Des causes endogènes à l’inflation actuelle ?
L’inflation actuelle résulte d’une dégradation durable du lien entre actifs des entreprises et production effectivement réalisée. L’importance de la création monétaire, et la faiblesse des taux d’intérêts réels ces dernières années, a mené à un recul des investissements productifs. Dans le même temps, la valeur des actifs dans le bilan des entreprises s’est gonflé comme le souligne très exactement Jacques de Larosière dans son dernier ouvrage. Il est donc évident que le moindre choc de demande positif (ou d’offre négatif) provoque un important dysfonctionnement du système productif. Ce qui explique par là même l’inflation actuelle.

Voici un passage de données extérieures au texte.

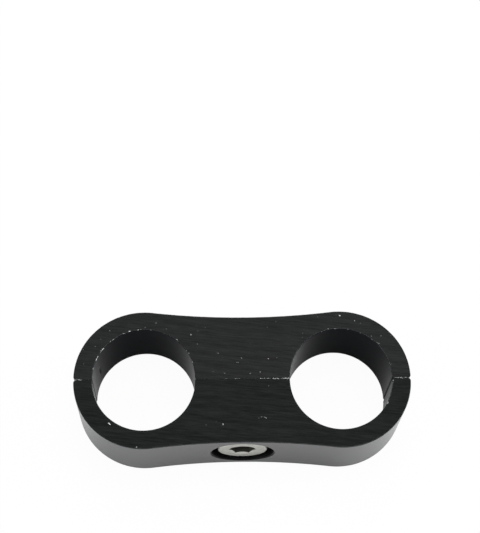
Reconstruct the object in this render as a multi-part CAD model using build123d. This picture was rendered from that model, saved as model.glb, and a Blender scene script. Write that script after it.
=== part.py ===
from build123d import *
import math
import os

# Twin tube clamp: two equal extruded aluminium halves close round two parallel tubes,
# pulled together by one socket head cap screw through the middle of the waist.
# Millimetres. +Z runs along the tubes, X from tube to tube, Y along the screw.
# The origin is at the middle of the bottom face. The front half is at -Y, the rear half at +Y.

# Extruded profile of a half
tube_spacing = 33.5  # centre to centre of the two tubes
bore_diameter = 17.4  # saddle that holds a tube
lobe_wall = 3.2  # wall round each tube
waist_dip = 1.0  # the waist lies this far under the crowns of the two lobes
arc_rise = 0.15  # saddle and lobe arcs are centred this far inside the half's parting face
tip_outer_radius = 0.5  # rounded outer corners where the halves meet
tip_inner_radius = 0.35  # rounded saddle corners where the halves meet
clamp_width = 13.0  # sawn length of the profile, along the tubes
edge_break = 0.1  # deburred edges of the sawn faces

# The clamp as it is closed
parting_gap = 0.1  # between the two parting faces

# Socket head cap screw, M5 x 12
thread_diameter = 5.0
thread_pitch = 0.8
screw_length = 12.0  # under the head
head_diameter = 8.5
head_height = 5.0
head_chamfer = 0.35  # turned edge of the head's face
neck_chamfer = 0.2  # between the head and the shank
knurl_count = 54  # grooves of the straight knurl
knurl_depth = 0.12
knurl_margin = 0.9  # plain band at each end of the knurl
socket_flats = 4.0  # across the flats of the hexagon
socket_depth = 2.5
socket_lead = 0.14  # the cone at the socket's mouth goes this far past the hexagon's corners
lead_angle = 120.0  # of that cone
drill_angle = 118.0  # point of the drilled holes

# Holes for the screw
head_recess = 0.4  # the head's face lies this far under the middle of the waist
head_clearance = 1.05  # round the head, in the counterbore
mouth_chamfer = 0.1  # deburred mouth of the counterbore
shank_clearance = 0.25  # round the shank, in the front half
thread_clearance = 0.05  # round the shank, in the rear half: the thread's play
tap_spare_depth = 1.5  # of the tapped hole past the screw's end
hole_lead = 0.3  # countersunk mouths on the parting faces

# Worked out from the values above
lobe_x = tube_spacing / 2
bore_radius = bore_diameter / 2
lobe_radius = bore_radius + lobe_wall
waist_half = lobe_radius - waist_dip
arc_y = parting_gap / 2 + arc_rise
# The waist arc touches both lobe circles from outside.
waist_radius = (lobe_x**2 + waist_half**2 - lobe_radius**2) / (2 * waist_dip)
waist_y = arc_y + waist_half  # the middle of the waist
waist_centre_y = waist_y + waist_radius
screw_z = clamp_width / 2
shank_radius = thread_diameter / 2
head_radius = head_diameter / 2
thread_depth = 0.6134 * thread_pitch
head_face_y = -waist_y + head_recess
head_seat_y = head_face_y + head_height
screw_end_y = head_seat_y + screw_length
counterbore_radius = head_radius + head_clearance
clearance_radius = shank_radius + shank_clearance
tapped_radius = shank_radius + thread_clearance
drill_slope = math.tan(math.radians(90 - drill_angle / 2))
lead_slope = math.tan(math.radians(90 - lead_angle / 2))


def half_profile():
    """The rear half's section: lobe arc, waist arc, lobe arc and parting face, less the two saddles."""
    low = math.asin(-arc_rise / lobe_radius)
    turn = math.atan2(waist_half + waist_radius, -lobe_x)
    corner = Vector(lobe_x + lobe_radius * math.cos(low), parting_gap / 2)
    side = Vector(lobe_x + lobe_radius, arc_y)
    meet = Vector(lobe_x + lobe_radius * math.cos(turn), arc_y + lobe_radius * math.sin(turn))
    middle = (low + turn) / 2
    crown = Vector(lobe_x + lobe_radius * math.cos(middle), arc_y + lobe_radius * math.sin(middle))

    def other(point):
        return Vector(-point.X, point.Y)

    with BuildSketch() as section:
        with BuildLine():
            ThreePointArc(corner, crown, meet)
            ThreePointArc(meet, Vector(0, waist_y), other(meet))
            ThreePointArc(other(meet), other(crown), other(corner))
            Line(other(corner), corner)
        make_face()
        tips = section.vertices().filter_by(lambda v: abs(v.Y - parting_gap / 2) < 1e-6)
        fillet(tips, tip_outer_radius)
        with Locations((-lobe_x, arc_y), (lobe_x, arc_y)):
            Circle(bore_radius, mode=Mode.SUBTRACT)
        reach = math.sqrt(bore_radius**2 - arc_rise**2)
        edges = section.vertices().filter_by(
            lambda v: abs(v.Y - parting_gap / 2) < 1e-6 and abs(abs(abs(v.X) - lobe_x) - reach) < 1e-4
        )
        fillet(edges, tip_inner_radius)
    return section.sketch


def sawn_half():
    """The profile sawn to length, with the edges of both sawn faces deburred."""
    block = extrude(half_profile(), clamp_width)
    ends = block.faces().filter_by(Axis.Z)
    return chamfer(ends.edges(), edge_break)


def turned(points):
    """A solid turned about the screw's axis. Each point is a radius and a place along Y."""
    outline = Polyline(*[(radius, along) for radius, along in points], close=True)
    return Pos(0, 0, screw_z) * revolve(make_face(outline), Axis.Y)


def make_rear_half():
    floor_y = screw_end_y + tap_spare_depth
    face_y = parting_gap / 2
    hole = turned(
        [
            (0, -parting_gap),
            (tapped_radius + hole_lead + parting_gap + face_y, -parting_gap),
            (tapped_radius, face_y + hole_lead),
            (tapped_radius, floor_y),
            (0, floor_y + tapped_radius * drill_slope),
        ]
    )
    return sawn_half() - hole


def make_front_half():
    block = Rot(0, 0, 180) * sawn_half()
    outside_y = -arc_y - lobe_radius
    face_y = -parting_gap / 2
    mouth = counterbore_radius + mouth_chamfer
    hole = turned(
        [
            (0, outside_y),
            (mouth - waist_y - outside_y, outside_y),
            (counterbore_radius, mouth_chamfer - waist_y),
            (counterbore_radius, head_seat_y),
            (clearance_radius, head_seat_y),
            (clearance_radius, face_y - hole_lead),
            (clearance_radius + hole_lead + parting_gap - face_y, parting_gap),
            (0, parting_gap),
        ]
    )
    return block - hole


def make_clamp_screw():
    body = turned(
        [
            (0, head_face_y),
            (head_radius - head_chamfer, head_face_y),
            (head_radius, head_face_y + head_chamfer),
            (head_radius, head_seat_y),
            (shank_radius + neck_chamfer, head_seat_y),
            (shank_radius, head_seat_y + neck_chamfer),
            (shank_radius, screw_end_y - thread_depth),
            (shank_radius - thread_depth, screw_end_y),
            (0, screw_end_y),
        ]
    )
    # The socket is drilled, then broached to a hexagon with two flats level with the sawn faces.
    corner_radius = socket_flats / 2 / math.cos(math.pi / 6)
    floor_y = head_face_y + socket_depth
    socket_plane = Plane(origin=(0, head_face_y, screw_z), x_dir=(1, 0, 0), z_dir=(0, 1, 0))
    hexagon = extrude(socket_plane * RegularPolygon(corner_radius, 6), socket_depth)
    lead_radius = corner_radius + socket_lead
    lead = turned(
        [
            (0, head_face_y - lead_radius * lead_slope),
            (2 * lead_radius, head_face_y - lead_radius * lead_slope),
            (0, head_face_y + lead_radius * lead_slope),
        ]
    )
    drill_point = turned(
        [
            (0, floor_y),
            (socket_flats / 2, floor_y),
            (0, floor_y + socket_flats / 2 * drill_slope),
        ]
    )
    # The knurl is a ring of V grooves along the head.
    groove_plane = Plane(origin=(0, head_face_y + knurl_margin, screw_z), x_dir=(1, 0, 0), z_dir=(0, 1, 0))
    groove_half = math.pi * head_radius / knurl_count
    groove = Polyline(
        (head_radius - knurl_depth, 0),
        (head_radius + knurl_depth, 2 * groove_half),
        (head_radius + knurl_depth, -2 * groove_half),
        close=True,
    )
    cutter = extrude(groove_plane * make_face(groove), head_height - 2 * knurl_margin)
    screw_axis = Axis((0, 0, screw_z), (0, 1, 0))
    grooves = [cutter.rotate(screw_axis, 360 / knurl_count * number) for number in range(knurl_count)]
    return body - hexagon - lead - drill_point - grooves


pieces = {
    "rear_half": make_rear_half(),
    "front_half": make_front_half(),
    "clamp_screw": make_clamp_screw(),
}
os.makedirs("parts", exist_ok=True)
for name, piece in pieces.items():
    export_step(piece, f"parts/{name}.step")
    print(name, "volume", round(piece.volume, 1))
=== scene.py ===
import math

import bmesh
import bpy
import numpy as np
from mathutils import Matrix, Vector


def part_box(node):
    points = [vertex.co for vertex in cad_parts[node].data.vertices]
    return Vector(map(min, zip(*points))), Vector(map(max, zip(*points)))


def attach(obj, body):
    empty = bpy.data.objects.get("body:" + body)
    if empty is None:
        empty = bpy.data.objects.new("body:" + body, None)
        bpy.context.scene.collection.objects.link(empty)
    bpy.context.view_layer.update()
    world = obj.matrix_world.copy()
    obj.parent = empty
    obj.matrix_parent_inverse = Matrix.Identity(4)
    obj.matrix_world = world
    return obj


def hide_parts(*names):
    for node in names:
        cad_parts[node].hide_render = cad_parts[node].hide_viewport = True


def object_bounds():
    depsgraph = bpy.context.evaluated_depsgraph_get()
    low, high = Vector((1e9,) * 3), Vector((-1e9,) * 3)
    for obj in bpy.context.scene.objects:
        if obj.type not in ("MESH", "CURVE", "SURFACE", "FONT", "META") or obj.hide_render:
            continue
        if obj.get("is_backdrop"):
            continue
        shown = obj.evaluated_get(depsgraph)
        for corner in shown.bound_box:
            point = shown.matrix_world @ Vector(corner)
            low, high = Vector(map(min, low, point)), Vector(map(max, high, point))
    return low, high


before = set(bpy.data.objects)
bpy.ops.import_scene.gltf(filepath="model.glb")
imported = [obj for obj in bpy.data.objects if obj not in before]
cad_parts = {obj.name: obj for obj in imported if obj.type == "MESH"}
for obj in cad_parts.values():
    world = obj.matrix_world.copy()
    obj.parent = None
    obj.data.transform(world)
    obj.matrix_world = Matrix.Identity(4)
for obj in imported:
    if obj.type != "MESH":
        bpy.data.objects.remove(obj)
boxes = {"cad": [list(corner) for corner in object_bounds()]}
cadLow, cadHigh = np.array(boxes["cad"])
print("frame loaded")

mm = 0.001  # every size below is in millimetres, and becomes metres when it reaches Blender
rearLow, rearHigh = [np.array(corner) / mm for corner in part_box("rear_half")]
screwLow, screwHigh = [np.array(corner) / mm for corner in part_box("clamp_screw")]
clampWidth = rearHigh[2] - rearLow[2]
screwZ = (screwLow[2] + screwHigh[2]) / 2
headFace, screwEnd = screwLow[1], screwHigh[1]


def linear(code):
    # sRGB hex to linear light: divided by 12.92 near black, a power of 2.4 above
    parts = [int(code[k:k + 2], 16) / 255 for k in (1, 3, 5)]
    return [p / 12.92 if p <= 0.04045 else ((p + 0.055) / 1.055) ** 2.4 for p in parts] + [1.0]


def addNode(tree, kind, inputs=None, **settings):
    # one node with its settings; an input is a value, or the output of another node
    node = tree.nodes.new(kind)
    for key, value in settings.items():
        setattr(node, key, value)
    for key, value in (inputs or {}).items():
        if isinstance(value, bpy.types.NodeSocket):
            tree.links.new(value, node.inputs[key])
        else:
            node.inputs[key].default_value = value
    return node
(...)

L’inflation actuelle traduit avant tout un soulagement du système productif, qui découragé à ne pas investir réellement ces dernières années, se retrouve soudainement pris dans une spirale de rareté. On comprend donc pourquoi il y a une relation synchrone entre inflation et bourse ces dernières années. Sans ce besoin « endogène » de retrouver des prix plus hauts, l’inflation et la bourse ne verraient pas leur niveau croître dans le même temps. Mais la hausse des résultats des entreprises malgré l’inflation entraine un endettement des ménages (en tous cas aux Etats-Unis), et les perspectives de la demande sont à leur tour dégradée. Le cycle économique s’inverse, mais ces mécanismes longs se manifestent au fur et à mesure.